Mehdi Belhaj Kacem : Quand on était dans la voiture, Philippe me disait qu'en fait, il était pédéraste. (rires) Oui mais attention, la chronologie du tournage ressemble aussi à la chronologie de nos rapports. Les deux premiers tiers du film se déroulent sous cette optique puis, assez logiquement, je l'ai exaspéré, lassé à force de lui dire de filmer Julia.

Julia Faure : Quand tu voulais quitter le tournage tu avais quoi en tête ?

Mehdi Belhaj Kacem : Joker !


Objectif Cinéma : L'un des plus beaux moments du film est sans doute lorsqu'une confusion intervient entre le film qui s'offre à voir et le film entre vous…

Julia Faure : Dès le premier plan, après cela évolue avec nos personnages et notre histoire. Cette confusion n'est pas plus forte au fur et à mesure que l'on entre dans le film, et qu'elle se fait palpable.


  Julia Faure (c) Julien Oberlander

Objectif Cinéma : Comment cela se ressentait ?

Julia Faure : La confusion était plus palpable à l'écran, elle devenait au contraire beaucoup moins explicite entre nous, et inversement. En cela, la première partie n'est pas du tout révélatrice de la relation humaine que l'on vivait. C'était assez brouillé : lorsqu'on exhibait nos sentiments dans la vie, ils étaient plus inhibés dans le film, et lorsqu'on était prisonniers des sentiments passionnels, tout était plus contenu. On cherchait une porte de sortie dans la deuxième partie, en quelque sorte.


Objectif Cinéma : Les médias ont très tôt évoqué un tournage chaotique, qu'en était-il réellement ?

Julia Faure : C'est vrai. La première chose que je me suis dite à la fin de la première journée, c'est : " comment se fait-il que l'on soit tous vivants, qu'il n'y ait encore personne à l'hôpital ? "

Mehdi Belhaj Kacem : Encore que… Il y a des personnes qui y ont été, d'autres qui se sont évanouis. Tout ça n'est pas encore évacué mais ce n'est plus qu'une question de semaines. Le film est fait, mais humainement ce n'est pas du passé. Cette tension, c'est nous qui l'avons amené humainement. Pour retrouver quelque chose de similaire, il faut remonter à Elle a passé tant d'heures sous les sunlights. Et puis ce n'est pas un hasard, Philippe n'est pas innocent.

Julia Faure : Philippe savait très bien que dès qu'y avait une caméra, je devenais un peu barge…

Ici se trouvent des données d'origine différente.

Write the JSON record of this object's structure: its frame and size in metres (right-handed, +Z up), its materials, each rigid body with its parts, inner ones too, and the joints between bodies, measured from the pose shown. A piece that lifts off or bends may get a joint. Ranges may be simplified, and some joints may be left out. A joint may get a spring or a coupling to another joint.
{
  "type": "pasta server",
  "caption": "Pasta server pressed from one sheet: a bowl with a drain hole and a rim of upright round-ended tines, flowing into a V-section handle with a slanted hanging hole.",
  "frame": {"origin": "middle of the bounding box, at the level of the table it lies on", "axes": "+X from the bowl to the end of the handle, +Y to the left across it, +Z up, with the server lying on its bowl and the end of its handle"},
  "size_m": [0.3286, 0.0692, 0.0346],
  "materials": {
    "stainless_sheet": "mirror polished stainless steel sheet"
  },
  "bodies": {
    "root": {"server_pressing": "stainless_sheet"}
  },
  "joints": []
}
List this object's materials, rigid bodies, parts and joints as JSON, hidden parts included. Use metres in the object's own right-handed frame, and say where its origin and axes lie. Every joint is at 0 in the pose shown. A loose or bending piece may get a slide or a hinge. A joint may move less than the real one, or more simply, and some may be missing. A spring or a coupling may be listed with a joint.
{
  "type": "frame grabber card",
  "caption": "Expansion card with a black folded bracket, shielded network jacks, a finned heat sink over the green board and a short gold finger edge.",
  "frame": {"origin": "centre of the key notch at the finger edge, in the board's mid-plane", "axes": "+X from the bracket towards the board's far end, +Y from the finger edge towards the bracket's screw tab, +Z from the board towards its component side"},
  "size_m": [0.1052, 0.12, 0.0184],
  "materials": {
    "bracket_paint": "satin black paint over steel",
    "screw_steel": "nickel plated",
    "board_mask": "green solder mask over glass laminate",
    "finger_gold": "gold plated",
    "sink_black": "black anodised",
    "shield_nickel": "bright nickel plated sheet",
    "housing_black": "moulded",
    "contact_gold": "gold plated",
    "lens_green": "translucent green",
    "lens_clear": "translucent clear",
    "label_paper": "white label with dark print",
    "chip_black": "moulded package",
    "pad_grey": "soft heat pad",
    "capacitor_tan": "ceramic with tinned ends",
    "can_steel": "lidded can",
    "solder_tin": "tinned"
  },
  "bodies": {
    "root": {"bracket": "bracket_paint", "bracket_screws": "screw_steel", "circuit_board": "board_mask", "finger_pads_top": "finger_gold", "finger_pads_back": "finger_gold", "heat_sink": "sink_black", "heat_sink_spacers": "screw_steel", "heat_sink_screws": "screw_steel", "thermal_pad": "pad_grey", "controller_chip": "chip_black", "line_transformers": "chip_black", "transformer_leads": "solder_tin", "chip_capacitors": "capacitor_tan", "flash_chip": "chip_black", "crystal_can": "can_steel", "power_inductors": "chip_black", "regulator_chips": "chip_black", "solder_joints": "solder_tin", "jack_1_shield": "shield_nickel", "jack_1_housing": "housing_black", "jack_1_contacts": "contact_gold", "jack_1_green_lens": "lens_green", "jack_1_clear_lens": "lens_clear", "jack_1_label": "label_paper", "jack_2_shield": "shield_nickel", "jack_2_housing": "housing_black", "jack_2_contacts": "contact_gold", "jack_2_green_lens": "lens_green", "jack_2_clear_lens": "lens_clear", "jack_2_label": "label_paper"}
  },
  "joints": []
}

Sauvage Innocence (c) D.R.

Objectif Cinéma : N'y a-t-il pas une part de perversité chez Garrel, du moins une manipulation sous jacente dans son dispositif ?

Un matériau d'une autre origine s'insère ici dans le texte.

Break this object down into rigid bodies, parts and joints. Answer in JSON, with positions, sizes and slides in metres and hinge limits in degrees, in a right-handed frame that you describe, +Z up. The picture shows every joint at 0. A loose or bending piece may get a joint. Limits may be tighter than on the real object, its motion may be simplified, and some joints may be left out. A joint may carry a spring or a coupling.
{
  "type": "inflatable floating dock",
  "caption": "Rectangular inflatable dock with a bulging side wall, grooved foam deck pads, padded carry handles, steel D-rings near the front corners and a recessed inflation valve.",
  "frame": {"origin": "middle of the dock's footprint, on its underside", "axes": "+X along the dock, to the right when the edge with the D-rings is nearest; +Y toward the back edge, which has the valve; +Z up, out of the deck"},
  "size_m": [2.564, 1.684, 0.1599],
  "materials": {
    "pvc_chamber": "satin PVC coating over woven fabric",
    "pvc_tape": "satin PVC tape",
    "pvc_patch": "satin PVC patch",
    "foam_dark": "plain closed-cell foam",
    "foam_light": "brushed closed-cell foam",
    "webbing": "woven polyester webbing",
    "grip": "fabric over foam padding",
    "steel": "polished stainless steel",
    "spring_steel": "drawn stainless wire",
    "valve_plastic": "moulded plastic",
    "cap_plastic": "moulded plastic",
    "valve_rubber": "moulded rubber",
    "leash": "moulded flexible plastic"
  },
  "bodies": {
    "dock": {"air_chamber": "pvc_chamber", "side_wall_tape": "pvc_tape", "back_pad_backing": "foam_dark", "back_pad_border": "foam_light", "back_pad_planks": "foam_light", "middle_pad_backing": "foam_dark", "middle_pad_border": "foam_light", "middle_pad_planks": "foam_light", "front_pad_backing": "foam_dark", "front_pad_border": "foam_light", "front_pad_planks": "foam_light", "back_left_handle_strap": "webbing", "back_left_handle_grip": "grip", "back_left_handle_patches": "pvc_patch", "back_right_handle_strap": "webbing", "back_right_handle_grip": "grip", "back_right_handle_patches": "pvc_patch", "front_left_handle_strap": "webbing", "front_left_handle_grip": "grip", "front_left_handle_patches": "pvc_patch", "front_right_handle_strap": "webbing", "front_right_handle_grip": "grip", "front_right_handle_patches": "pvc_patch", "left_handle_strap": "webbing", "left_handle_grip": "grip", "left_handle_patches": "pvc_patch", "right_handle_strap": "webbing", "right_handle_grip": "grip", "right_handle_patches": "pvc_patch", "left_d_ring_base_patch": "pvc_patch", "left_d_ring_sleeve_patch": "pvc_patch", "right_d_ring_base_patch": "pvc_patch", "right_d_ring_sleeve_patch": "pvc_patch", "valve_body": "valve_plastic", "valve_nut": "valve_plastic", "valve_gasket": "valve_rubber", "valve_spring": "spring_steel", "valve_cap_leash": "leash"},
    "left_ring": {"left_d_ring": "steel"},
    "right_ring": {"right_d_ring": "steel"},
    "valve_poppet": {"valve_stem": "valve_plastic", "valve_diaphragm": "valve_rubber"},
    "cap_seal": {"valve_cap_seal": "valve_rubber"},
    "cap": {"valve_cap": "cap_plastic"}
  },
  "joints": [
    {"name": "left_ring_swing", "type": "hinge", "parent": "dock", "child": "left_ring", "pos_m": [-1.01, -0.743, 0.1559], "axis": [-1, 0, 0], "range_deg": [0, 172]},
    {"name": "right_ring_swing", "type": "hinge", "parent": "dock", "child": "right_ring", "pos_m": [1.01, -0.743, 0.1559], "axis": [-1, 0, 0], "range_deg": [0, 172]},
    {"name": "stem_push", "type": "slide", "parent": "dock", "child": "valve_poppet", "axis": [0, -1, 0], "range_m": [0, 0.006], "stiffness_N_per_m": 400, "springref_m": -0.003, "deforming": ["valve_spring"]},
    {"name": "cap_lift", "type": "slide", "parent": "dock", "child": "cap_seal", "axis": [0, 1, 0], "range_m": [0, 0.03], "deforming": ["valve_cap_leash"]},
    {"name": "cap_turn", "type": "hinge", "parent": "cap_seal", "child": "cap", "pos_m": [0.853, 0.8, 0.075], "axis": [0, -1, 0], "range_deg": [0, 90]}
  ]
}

Julia Faure : On savait ce qu'étaient ses films, on savait que les personnages s'organiseraient autours de nos vies, de nos sentiments. Avant même de rencontrer Mehdi, je savais que cela se passerait comme ça. Et puis Lucie me ressemble énormément.

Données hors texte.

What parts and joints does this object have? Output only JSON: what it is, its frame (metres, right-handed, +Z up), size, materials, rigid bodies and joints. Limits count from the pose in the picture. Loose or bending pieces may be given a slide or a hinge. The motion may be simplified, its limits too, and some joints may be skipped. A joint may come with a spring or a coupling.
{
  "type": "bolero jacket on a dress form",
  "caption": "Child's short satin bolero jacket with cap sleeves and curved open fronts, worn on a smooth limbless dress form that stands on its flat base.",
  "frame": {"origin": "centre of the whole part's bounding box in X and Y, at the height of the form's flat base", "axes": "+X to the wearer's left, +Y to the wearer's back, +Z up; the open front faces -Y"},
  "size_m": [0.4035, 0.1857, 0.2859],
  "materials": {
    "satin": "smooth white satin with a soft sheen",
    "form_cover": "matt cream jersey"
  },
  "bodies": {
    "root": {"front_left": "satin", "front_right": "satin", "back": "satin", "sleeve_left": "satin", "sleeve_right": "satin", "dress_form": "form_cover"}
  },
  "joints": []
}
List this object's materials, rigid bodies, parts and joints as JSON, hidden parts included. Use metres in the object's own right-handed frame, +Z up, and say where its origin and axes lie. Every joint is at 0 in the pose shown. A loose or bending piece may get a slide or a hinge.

Objectif Cinéma : Au vue de ton background et de l'implication que revêtait le rôle, n'as-tu pas eu peur de te perdre ?

Mehdi Belhaj Kacem : Philippe était à moitié fou, il n'est pas ressorti indemne, il se projetait en nous à tel point qu'il avait parfois des moment de prostration, d'autres où il parlait tout seul, et cela pouvait durer des heures. Il voyait aussi des flics partout...

Julia Faure : D'ailleurs, il n'a pas été à la projection à Venise parce qu'il avait dit : " si je croise un flic dans la journée, je n'irais pas " Evidemment, il a rencontré un flic…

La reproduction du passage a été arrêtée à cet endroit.